The two may also have met when the 33-year-old crown prince made a secretive visit to Seattle last May as part of a 3-week U.S. tour designed to shore up the Saudi kingdom’s image in America. During the Seattle visit, which the crown prince made with a massive entourage aboard his own private 747, he attended the signing of an agreement with Boeing for a $450 million joint venture to provide maintenance for Saudi Arabia’s air force.

But the visit did not go entirely as planned. An advance draft of the prince’s itinerary, obtained by the Seattle Times, showed the Saudi leader had also planned to meet with Mayor Jenny Durkan and Gov. Jay Inslee, both of whom politely begged off for scheduling reasons. The visit also drew local criticism from activists who blamed the crown prince for Saudi Arabia’s aggressive bombing of civilians in the Yemini civil war.

The Gates Foundation, which so far had paid $1.5 million into the Misk initiative, will continue to support entrepreneurs who had already received funding, but will not support new grants, according to the foundation statement.

Although the Misk Foundation had numerous other philanthropic partners, including Harvard University, Google, LinkedIn, and Twitter, it’s not clear whether these partners would follow the Gates Foundation’s lead.

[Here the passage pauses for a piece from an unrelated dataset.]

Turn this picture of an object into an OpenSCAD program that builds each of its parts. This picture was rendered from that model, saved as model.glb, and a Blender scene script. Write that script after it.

Harvard, Google, and LinkedIn did not respond to requests for comment, and a spokeswoman for Twitter declined to comment.

Though this was hardly a large project by the standards of the Gates Foundation, the crown prince described the Seattle foundation’s “collaboration” as “an essential initiative for the Misk Foundation,” in a statement last year on the Misk Grand Challenges website, according to a report by Philanthropy News Digest.

Callahan said that the benefit to the Misk Foundation would have gone well beyond the $5 million the Gates Foundation had committed, by serving as a base that Misk officials could have used to attract additional contributions from other donors. “Being funded by the Gates Foundation has huge cachet,” he said.

Thursday’s decision also highlights a growing dilemma for big players in the world of global philanthropy. On the one hand, youth-focused programs like the Grand Challenges are widely seen as critical in a developing world where hundreds of millions of young people lack education or job prospects.

On the other, philanthropies like the Gates Foundation must carefully assess the reputational risks of collaborating with wealthy yet controversial partners, such as Saudi Arabia.

“Historically, there has been a lot of philanthropic money that doesn’t come from the best characters, from John D. Rockefeller onward,” said Callahan. “So it’s this perennial conundrum: how much do you care where the money came from versus how much good can it do in the world? I think that’s a tough choice.”